My Lords, is the noble Lord aware that when I worked for the Central Electricity Generating Board, a nationalised industry, we built our own nuclear reactors and the CEGB was a leader in the provision of advanced gas-cooled reactors, which are still working. Why on earth is it necessary for this rich country to employ French and Chinese nationalised industries to build our nuclear power stations?
My Lords, I was not aware of the noble Lord’s background in this field but I readily acknowledge it. It is true that in the past this has been the case. Sadly, over a period of time under successive Governments, the research and development in this area was run down. We are now making agreements which are subject to stringent security and safety precautions to ensure that we move forward with what most noble Lords will acknowledge is an important part of the energy mix—namely, nuclear. We already take 20% of our energy needs from nuclear. That will continue. We are satisfied, with the conditions that we have in place, that this is the best way forward for the country.
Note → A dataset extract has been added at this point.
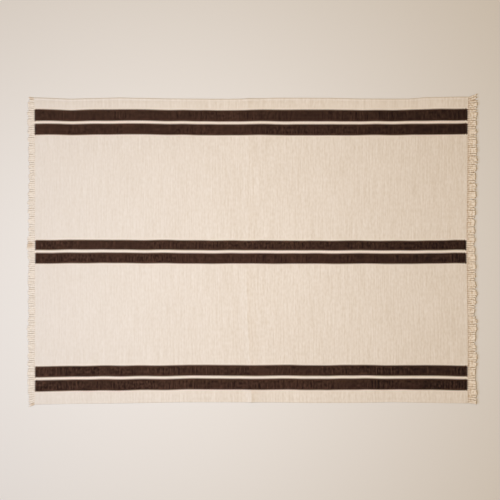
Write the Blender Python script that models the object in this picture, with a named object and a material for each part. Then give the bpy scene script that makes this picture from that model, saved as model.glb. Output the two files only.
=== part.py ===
"""A flat-woven rug that lies on the floor, with a short knotted fringe at its two warp ends.

X runs along the rug's length, which is the way of its warp and of its stripes, and Y across it.
Z is up, with the floor at zero. Lengths are in metres.
"""

import math
import random
from collections import namedtuple

import bmesh
import bpy
from mathutils import Vector

# The woven cloth
CLOTH_LENGTH = 1.990
CLOTH_WIDTH = 1.404
CLOTH_THICKNESS = 0.004
SELVEDGE_RIM = 0.0032  # thickness at the very edge
SELVEDGE_CORD = 0.0052  # thickness over the doubled warps of the selvedge
SELVEDGE_CORD_INSET = 0.005
SELVEDGE_INSET = 0.011
SECTION_COUNT = 40
ROW_COUNT = 16  # a multiple of 4, so that edges meet the cloth's ends at each row of their tables

# How far each edge lies outside its straight line, from one end of the edge to the other
EdgeRow = namedtuple("EdgeRow", "along outward")
FAR_EDGE = (
    EdgeRow(-0.975, 0.0031),
    EdgeRow(-0.828, -0.0029),
    EdgeRow(-0.605, 0.0030),
    EdgeRow(-0.385, -0.0015),
    EdgeRow(-0.090, -0.0033),
    EdgeRow(0.130, 0.0020),
    EdgeRow(0.355, 0.0015),
    EdgeRow(0.500, -0.0020),
    EdgeRow(0.720, -0.0022),
    EdgeRow(0.800, 0.0044),
    EdgeRow(0.945, 0.0070),
)
NEAR_EDGE = (
    EdgeRow(-0.975, 0.0077),
    EdgeRow(-0.828, 0.0043),
    EdgeRow(-0.605, 0.0020),
    EdgeRow(-0.310, -0.0034),
    EdgeRow(-0.090, -0.0032),
    EdgeRow(0.130, -0.0023),
    EdgeRow(0.280, 0.0000),
    EdgeRow(0.500, -0.0005),
    EdgeRow(0.645, -0.0037),
    EdgeRow(0.795, -0.0009),
    EdgeRow(0.945, 0.0014),
)
LEFT_END = (
    EdgeRow(-CLOTH_WIDTH / 2, 0.0004),
    EdgeRow(-CLOTH_WIDTH / 4, -0.0004),
    EdgeRow(0.0, -0.0010),
    EdgeRow(CLOTH_WIDTH / 4, 0.0000),
    EdgeRow(CLOTH_WIDTH / 2, 0.0026),
)
RIGHT_END = (
    EdgeRow(-CLOTH_WIDTH / 2, 0.0010),
    EdgeRow(-CLOTH_WIDTH / 4, 0.0006),
    EdgeRow(0.0, -0.0050),
    EdgeRow(CLOTH_WIDTH / 4, -0.0010),
    EdgeRow(CLOTH_WIDTH / 2, 0.0024),
)

# The fold that the rug was packed with: a low ridge across its middle
CreaseRow = namedtuple("CreaseRow", "along shift height")
CREASE = (
    CreaseRow(-0.700, -0.002, 0.0046),
    CreaseRow(-0.480, -0.007, 0.0032),
    CreaseRow(-0.300, -0.016, 0.0032),
    CreaseRow(-0.115, -0.021, 0.0024),
    CreaseRow(0.100, -0.012, 0.0014),
    CreaseRow(0.450, -0.010, 0.0012),
    CreaseRow(0.700, -0.013, 0.0026),
)
CREASE_LEFT_FLANK = 0.034
CREASE_RIGHT_FLANK = 0.042
CREASE_SHIFT_REACH = 0.40  # how far from the crease the sections lean with it

# The fringe: each warp bundle is knotted close to the cloth and hangs on as one strand
PIECE_GAP = 0.0003
STRIP_WIDTH = 0.005
STRAND_COUNT = 147
STRAND_WIDTH = 0.0056
STRAND_THICKNESS = 0.0032
STRAND_STEPS = 3
STRAND_TIP_SCALE = 0.72
STRAND_BEND = 1.3  # the lean grows towards the tip
GATHER_SWAY = 0.0022  # strands lean together in small locks
GATHER_LENGTH = 0.041
DRIFT_SWAY = 0.0011
DRIFT_LENGTH = 0.127
SWAY_SCATTER = 0.0005
LENGTH_SCATTER = 0.0014
StrandRow = namedtuple("StrandRow", "along length lean")
LEFT_STRANDS = (
    StrandRow(-0.702, 0.024, -0.016),
    StrandRow(-0.680, 0.026, -0.010),
    StrandRow(-0.638, 0.030, -0.003),
    StrandRow(-0.555, 0.033, 0.000),
    StrandRow(-0.444, 0.028, 0.001),
    StrandRow(-0.365, 0.035, -0.001),
    StrandRow(-0.305, 0.028, 0.000),
    StrandRow(-0.130, 0.031, 0.001),
    StrandRow(-0.050, 0.028, 0.000),
    StrandRow(0.015, 0.036, -0.002),
    StrandRow(0.090, 0.027, 0.001),
    StrandRow(0.220, 0.031, 0.000),
    StrandRow(0.320, 0.025, -0.001),
    StrandRow(0.469, 0.027, 0.001),
    StrandRow(0.640, 0.030, 0.001),
    StrandRow(0.702, 0.024, 0.004),
)
RIGHT_STRANDS = (
    StrandRow(-0.702, 0.027, -0.008),
    StrandRow(-0.665, 0.033, -0.003),
    StrandRow(-0.573, 0.025, 0.002),
    StrandRow(-0.480, 0.033, -0.002),
    StrandRow(-0.430, 0.023, 0.002),
    StrandRow(-0.333, 0.034, 0.002),
    StrandRow(-0.290, 0.020, -0.002),
    StrandRow(-0.255, 0.026, 0.000),
    StrandRow(-0.195, 0.034, -0.002),
    StrandRow(-0.130, 0.028, 0.001),
    StrandRow(-0.043, 0.033, 0.001),
    StrandRow(0.036, 0.026, 0.000),
    StrandRow(0.190, 0.028, -0.001),
    StrandRow(0.276, 0.031, 0.001),
    StrandRow(0.345, 0.027, 0.000),
    StrandRow(0.400, 0.034, 0.001),
    StrandRow(0.585, 0.028, 0.001),
    StrandRow(0.635, 0.032, 0.002),
    StrandRow(0.680, 0.031, 0.008),
    StrandRow(0.702, 0.030, 0.014),
)

# Colours are (red, green, blue, alpha), linear
CREAM_WOOL = (0.76, 0.66, 0.52, 1.0)
FRINGE_COTTON = (0.72, 0.61, 0.46, 1.0)

X_AXIS = Vector((1, 0, 0))
Y_AXIS = Vector((0, 1, 0))


def read_table(rows, place, column):
    """A column's value at a place, on the straight line between the two rows beside it."""
    for low, high in zip(rows, rows[1:]):
        if place <= high.along:
            share = max(0.0, (place - low.along) / (high.along - low.along))
            return getattr(low, column) * (1 - share) + getattr(high, column) * share
    return getattr(rows[-1], column)


def cut_across(mesh, axis, place):
    """A line of edges all the way round a mesh, where a plane across the axis meets it."""
    everything = mesh.verts[:] + mesh.edges[:] + mesh.faces[:]
    bmesh.ops.bisect_plane(mesh, geom=everything, plane_co=axis * place, plane_no=axis)


def make_material(name, colour):
    material = bpy.data.materials.new(name)
    material.use_nodes = True
    shader = material.node_tree.nodes["Principled BSDF"]
    shader.inputs["Base Color"].default_value = colour
    shader.inputs["Roughness"].default_value = 0.9
    shader.inputs["Metallic"].default_value = 0.0
    return material


def make_object(name, mesh, material, collection):
    bmesh.ops.recalc_face_normals(mesh, faces=mesh.faces)
    data = bpy.data.meshes.new(name)
    mesh.to_mesh(data)
    mesh.free()
    data.materials.append(material)
    piece = bpy.data.objects.new(name, data)
    collection.objects.link(piece)
    return piece


def end_place(side, across):
    """Where the cloth ends at the left (side -1) or the right (side 1)."""
    rows = RIGHT_END if side > 0 else LEFT_END
    return side * (CLOTH_LENGTH / 2 + read_table(rows, across, "outward"))


def spread_across(along, across):
    """The place across the rug once its long edge has its own line."""
    rows = FAR_EDGE if across > 0 else NEAR_EDGE
    return across * (1 + read_table(rows, along, "outward") / (CLOTH_WIDTH / 2))


def even_places(length, count):
    """The places that part a centred length into a count of even steps."""
    return [length * (index / count - 0.5) for index in range(1, count)]


def cloth_thickness(across):
    inset = CLOTH_WIDTH / 2 - abs(across)
    if inset < SELVEDGE_CORD_INSET / 2:
        return SELVEDGE_RIM
    if inset < (SELVEDGE_CORD_INSET + SELVEDGE_INSET) / 2:
        return SELVEDGE_CORD
    return CLOTH_THICKNESS


def crease_lift(along, across):
    """The height of the ridge over the floor, with hollow flanks on both sides of its crest."""
    flank = CREASE_LEFT_FLANK if along < 0 else CREASE_RIGHT_FLANK
    near_crest = max(0.0, 1 - abs(along) / flank)
    return read_table(CREASE, across, "height") * near_crest**1.5


def lay_cloth_point(point):
    """Moves a point of the plain cloth block to where it is in the rug as it lies."""
    along, across = point.x, point.y
    side = 1 if along > 0 else -1
    stretch = abs(end_place(side, across)) / (CLOTH_LENGTH / 2)
    shift_share = max(0.0, 1 - abs(along) / CREASE_SHIFT_REACH)
    shift = read_table(CREASE, across, "shift") * shift_share
    height = crease_lift(along, across)
    if point.z > 0:
        height += cloth_thickness(across)
    return Vector((along * stretch + shift, spread_across(along, across), height))


def make_cloth(collection):
    mesh = bmesh.new()
    bmesh.ops.create_cube(mesh, size=1)
    bmesh.ops.scale(mesh, verts=mesh.verts, vec=(CLOTH_LENGTH, CLOTH_WIDTH, CLOTH_THICKNESS))
    sections = even_places(CLOTH_LENGTH, SECTION_COUNT)
    sections += [-CREASE_LEFT_FLANK * share for share in (1.0, 0.6, 0.25)]
    sections += [CREASE_RIGHT_FLANK * share for share in (0.25, 0.6, 1.0)]
    for place in sections:
        cut_across(mesh, X_AXIS, place)
    rows = even_places(CLOTH_WIDTH, ROW_COUNT)
    for inset in (SELVEDGE_CORD_INSET, SELVEDGE_INSET):
        rows += [inset - CLOTH_WIDTH / 2, CLOTH_WIDTH / 2 - inset]
    for place in rows:
        cut_across(mesh, Y_AXIS, place)
    for vert in mesh.verts:
        vert.co = lay_cloth_point(vert.co)
    return make_object("woven_field", mesh, make_material("cream_wool", CREAM_WOOL), collection)


def strand_plan(rows, seed):
    """The root's place, the length and the sideways lean of each strand of one fringe."""
    scatter = random.Random(seed)
    pitch = CLOTH_WIDTH / STRAND_COUNT
    plan = []
    for index in range(STRAND_COUNT):
        root = (index + 0.5) * pitch - CLOTH_WIDTH / 2
        gather = GATHER_SWAY * math.sin(math.tau * root / GATHER_LENGTH + seed)
        drift = DRIFT_SWAY * math.sin(math.tau * root / DRIFT_LENGTH + 2 * seed)
        lean = read_table(rows, root, "lean") + gather + drift
        lean += scatter.uniform(-SWAY_SCATTER, SWAY_SCATTER)
        length = read_table(rows, root, "length")
        length += scatter.uniform(-LENGTH_SCATTER, LENGTH_SCATTER)
        plan.append((root, length, lean))
    return plan


def face_middle(face):
    return face.calc_center_median()


def make_fringe(name, side, plan, material, collection):
    """One backing strip along a warp end, with its strands drawn out of the strip's outer side."""
    mesh = bmesh.new()
    bmesh.ops.create_cube(mesh, size=1)
    bmesh.ops.scale(mesh, verts=mesh.verts, vec=(STRIP_WIDTH, CLOTH_WIDTH, STRAND_THICKNESS))
    bmesh.ops.translate(mesh, verts=mesh.verts, vec=(0, 0, STRAND_THICKNESS / 2))
    for root, _, _ in plan:
        cut_across(mesh, Y_AXIS, root - STRAND_WIDTH / 2)
        cut_across(mesh, Y_AXIS, root + STRAND_WIDTH / 2)
    outer_faces = [face for face in mesh.faces if face.normal.x * side > 0.9]
    outer_faces.sort(key=lambda face: face_middle(face).y)
    tips = outer_faces[1::2]  # strands and the spaces between them take turns

    for vert in mesh.verts:
        across = vert.co.y
        beyond = PIECE_GAP if vert.co.x * side < 0 else PIECE_GAP + STRIP_WIDTH
        vert.co.x = end_place(side, across) + side * beyond
        vert.co.y = spread_across(side * CLOTH_LENGTH / 2, across)

    for step in range(STRAND_STEPS):
        tips = bmesh.ops.extrude_discrete_faces(mesh, faces=tips)["faces"]
        tips.sort(key=lambda face: face_middle(face).y)
        before = step / STRAND_STEPS
        after = (step + 1) / STRAND_STEPS
        thinner = (1 - (1 - STRAND_TIP_SCALE) * after) / (1 - (1 - STRAND_TIP_SCALE) * before)
        for face, (_, length, lean) in zip(tips, plan):
            middle = face_middle(face)
            forward = side * length / STRAND_STEPS
            sideways = lean * (after**STRAND_BEND - before**STRAND_BEND)
            for vert in face.verts:
                vert.co.x += forward
                vert.co.y = middle.y + sideways + (vert.co.y - middle.y) * thinner
                vert.co.z *= thinner
    return make_object(name, mesh, material, collection)


def stand_on_origin(pieces):
    """Puts the middle of the whole rug's box over the origin."""
    corners = [vert.co for piece in pieces for vert in piece.data.vertices]
    middle_x = (min(co.x for co in corners) + max(co.x for co in corners)) / 2
    middle_y = (min(co.y for co in corners) + max(co.y for co in corners)) / 2
    for piece in pieces:
        piece.location = (-middle_x, -middle_y, 0)


def make_rug():
    collection = bpy.data.collections.new("striped_rug")
    bpy.context.scene.collection.children.link(collection)
    left_cotton = make_material("left_fringe_cotton", FRINGE_COTTON)
    right_cotton = make_material("right_fringe_cotton", FRINGE_COTTON)
    left_plan = strand_plan(LEFT_STRANDS, seed=1)
    right_plan = strand_plan(RIGHT_STRANDS, seed=2)
    pieces = [
        make_cloth(collection),
        make_fringe("fringe_left", -1, left_plan, left_cotton, collection),
        make_fringe("fringe_right", 1, right_plan, right_cotton, collection),
    ]
    stand_on_origin(pieces)


for old in list(bpy.data.objects):
    bpy.data.objects.remove(old, do_unlink=True)
make_rug()
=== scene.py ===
import functools
import math
import random

import bmesh
import bpy
from mathutils import Matrix, Vector, noise


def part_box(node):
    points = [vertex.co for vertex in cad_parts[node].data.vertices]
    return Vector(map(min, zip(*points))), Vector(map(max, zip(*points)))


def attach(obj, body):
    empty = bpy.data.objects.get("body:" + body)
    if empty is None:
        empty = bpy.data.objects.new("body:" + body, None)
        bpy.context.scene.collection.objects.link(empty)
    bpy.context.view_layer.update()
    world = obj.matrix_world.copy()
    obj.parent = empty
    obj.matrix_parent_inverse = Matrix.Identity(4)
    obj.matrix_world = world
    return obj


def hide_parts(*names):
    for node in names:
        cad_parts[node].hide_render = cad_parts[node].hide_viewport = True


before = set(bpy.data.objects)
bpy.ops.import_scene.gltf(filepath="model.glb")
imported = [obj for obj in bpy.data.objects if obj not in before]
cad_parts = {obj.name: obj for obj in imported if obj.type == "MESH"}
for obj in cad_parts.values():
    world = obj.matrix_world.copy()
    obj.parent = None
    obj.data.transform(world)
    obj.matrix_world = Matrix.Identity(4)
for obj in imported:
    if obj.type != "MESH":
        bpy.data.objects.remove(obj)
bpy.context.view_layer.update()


# Small helpers

def readTable(rows, place, column=1):  # a column's value, straight between the two rows beside the place
    for low, high in zip(rows, rows[1:]):
        if place <= high[0]:
            share = max(0.0, (place - low[0]) / (high[0] - low[0]))
            return low[column] * (1 - share) + high[column] * share
    return rows[-1][column]


def grain(x, y, seed):  # smooth noise from -1 to 1, one bump or hollow for each unit of x and y
    return noise.noise(Vector((x, y, seed)))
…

My Lords, surely the point raised by the noble Lord is exactly why the integrity of the future UK supply chain is so important. My noble friend Lord West raised the issue of Bradwell and future developments. Can the Minister assure me that the UK Government will have enough leverage to ensure that, in relation to Bradwell, the size of the UK supply chain contribution can be protected and enhanced? That is a security question as much as it is a question about the industry and jobs.
My Lords, I readily acknowledge and accept that it is important on both bases. In answering the question I sought to say that we have not yet begun any detailed negotiations on Bradwell. However, new procurement rules are in place which help us in Europe and with the supply chain. We have got a good deal in relation to Hinkley Point C. I have indicated that I hope that that will be a template for what we do in Bradwell. However, it is very early days and I do not want to mislead people into thinking that we are already in that degree of discussion—we are not.